Shapinov is critical of the leadership of the Communist Party of Ukraine (KPU) which he says “was always seeking alliances in parliament with whichever capitalist party was strongest. Not many people in the West know this, but before allying with the Party of Regions of [deposed President Victor] Yanukovich they were partners with the party of Yulia Timoshenko [reactionary politician associated with the 2004 ‘Orange Revolution’ and today part of the Kiev junta].

“It was an unprincipled position by the KPU leadership and for us it meant that we couldn’t just be the left wing of the Communist Party.”

At the other extreme from the struggle against Fascism in Ukraine is the case of the Swiss retailer Migros, which for reasons it has not revealed, thought it was timely to supply coffee shops and restaurants in that country with a range of coffee cream pots adorned with the faces of Adolf Hitler and his Italian colleague Benito Mussolini! A German-language news magazine exposed the extraordinary sales ploy, its reporter writing about his “horror” at being confronted with the face of Hitler while enjoying a cup of coffee in Baden.

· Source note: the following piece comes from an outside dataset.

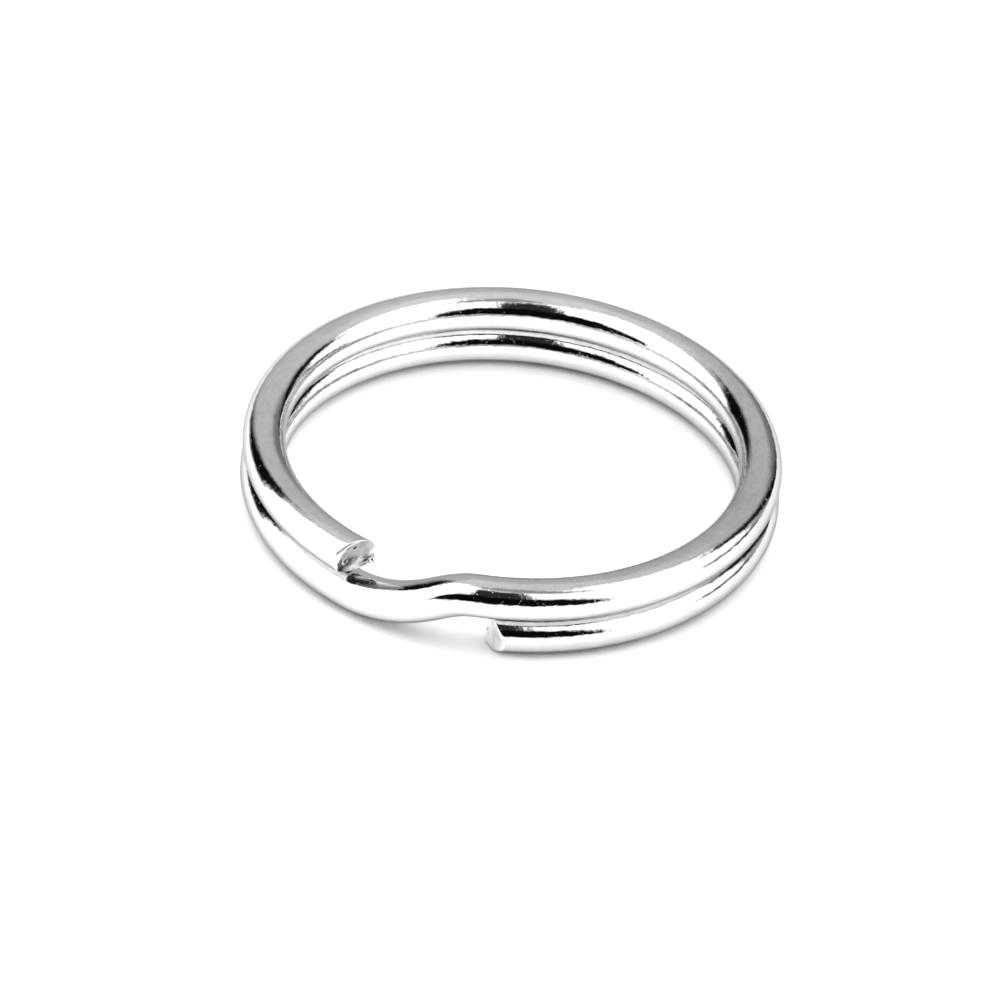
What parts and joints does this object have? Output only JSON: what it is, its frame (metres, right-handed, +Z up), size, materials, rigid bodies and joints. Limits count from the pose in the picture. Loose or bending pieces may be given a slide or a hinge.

The resultant uproar was presumably not what Migros expected (one wonders just what they did expect). In any case, they had to issue an apology for what their PR people called this “unforgivable incident” and to recall and replace around 2,000 cream pots that had been delivered to various cafes and shops.

It is good to know that the images of Fascism’s former leaders still provoke revulsion. But images of them, even monuments to them, are still being erected and “honoured” in Ukraine, Latvia, and elsewhere.